Dass eine Partei die Geschicke einer Kommune allein bestimmt, ist unterdessen selbst Christdemokraten suspekt. Bei der Kommunalwahl 2018 hatte die CDU zwölf der 17 Sitze in der Gemeindevertretung Lütjensee geholt, die restlichen fünf waren an die SPD gegangen. Deren Fraktion hat sich nach Parteiaustritten und Verzichten inzwischen aufgelöst.
In Großensee dominieren zwei Wählergemeinschaften
„Dass wir nun allein schalten und walten können, verstärkt den Eindruck, dass die Gemeindevertretung die Einwohnerschaft, deren Vorstellungen und Wünsche nicht adäquat repräsentiert“, sagt Bürgermeisterin Ulrike Stentzler (CDU). Die gute Infrastruktur und die Finanzstärke der großen Parteien dürfe nicht alles dominieren, da sonst die Bereitschaft in der Bevölkerung sinke, sich selbst zu engagieren.
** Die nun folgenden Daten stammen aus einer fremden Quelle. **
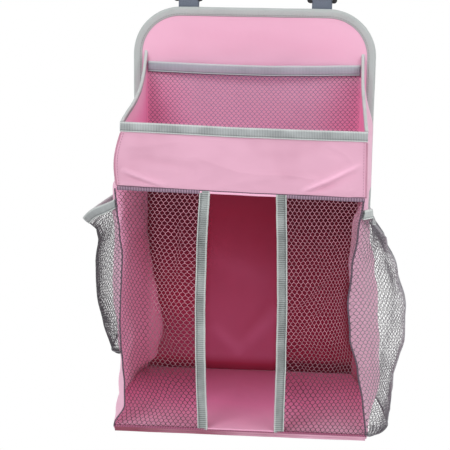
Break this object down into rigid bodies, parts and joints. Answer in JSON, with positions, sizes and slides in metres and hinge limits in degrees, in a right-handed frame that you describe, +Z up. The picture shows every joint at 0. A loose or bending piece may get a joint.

Deshalb hat die CDU Lütjensee ihre Kandidatenliste bereits vor Jahren auch für Parteilose geöffnet. „Wenn sich zwei finden und einen gemeinsamen Weg gehen wollen, ist das doch gut“, findet Stentzler und plädiert dafür, es bei dieser Mindestzahl für die Bildung eine Fraktion zu belassen. Anderenfalls werde sich wohl die Tendenz zur Bildung von Wählergemeinschaften verstärken. So wie in der Nachbargemeinde Großensee, die von der BfG (Bürger für Großensee) und der AWG (Aktive Wählergemeinschaft) dominiert wird. Hier hat die CDU inzwischen nur noch zwei der insgesamt 13 Sitze inne.